The high divergence of the African macro population could be due to the interaction of dietary patterns and biological adaptation [9] and dietary changes experienced during the food transition [10]. The differences among the remaining four macro populations could be due to specific selective pressures during the settlement of the different continents.

The high homogeneity between populations within each macro population is striking, which reinforces our hypothesis of heterogeneity between macro populations. The high divergence observed in the Lima population, which exhibited a high frequency of the TA haplotype, requires further analysis. One possible explanation for this is the greater accumulation of alleles of Asian origin, considering the history of settlement and miscegenation in Peru.

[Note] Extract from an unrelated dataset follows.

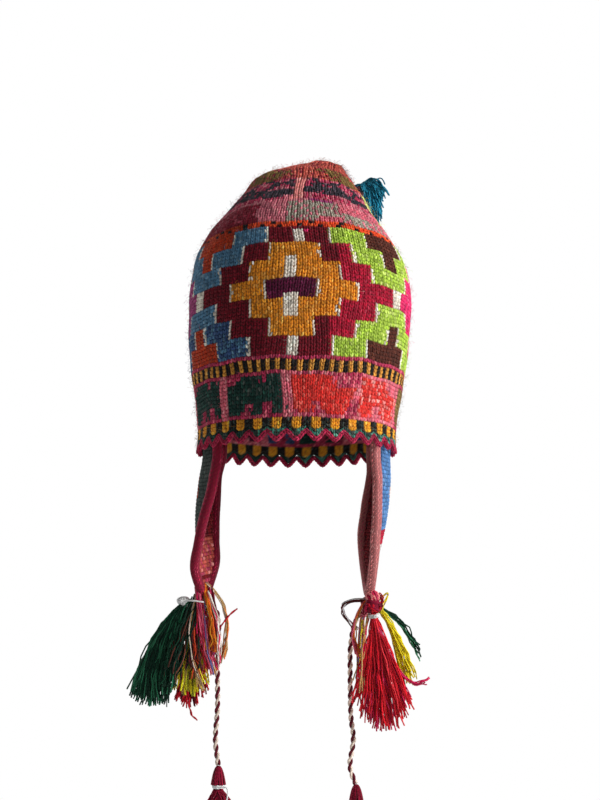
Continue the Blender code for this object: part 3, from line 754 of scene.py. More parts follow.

One limitation of the present work is the existence of population particularities that are not covered here. An example of this is the existence of different ancestries within macro populations, as is the case of indigenous populations in Latin America. This need becomes evident when observing the high frequency of the TA haplotype in Lima, Peru. This country presents a higher Native American ancestry than the other Latin American populations studied here. Despite this limitation, the evidence collected establishes the existence of the TA haplotype rs3749474-rs4864548 with a relatively high frequency and linkage disequilibrium, a candidate marker for a risk study of overweight and obesity in the Latin American population.


The high level of linkage between the rs3749474T and rs4864548A risk alleles, together with their relatively high frequency in the Latin American population, allow us to confirm the existence of the TA haplotype for these polymorphisms. This finding warrants further research at a population level to establish its relationship with the development of obesity and overweight.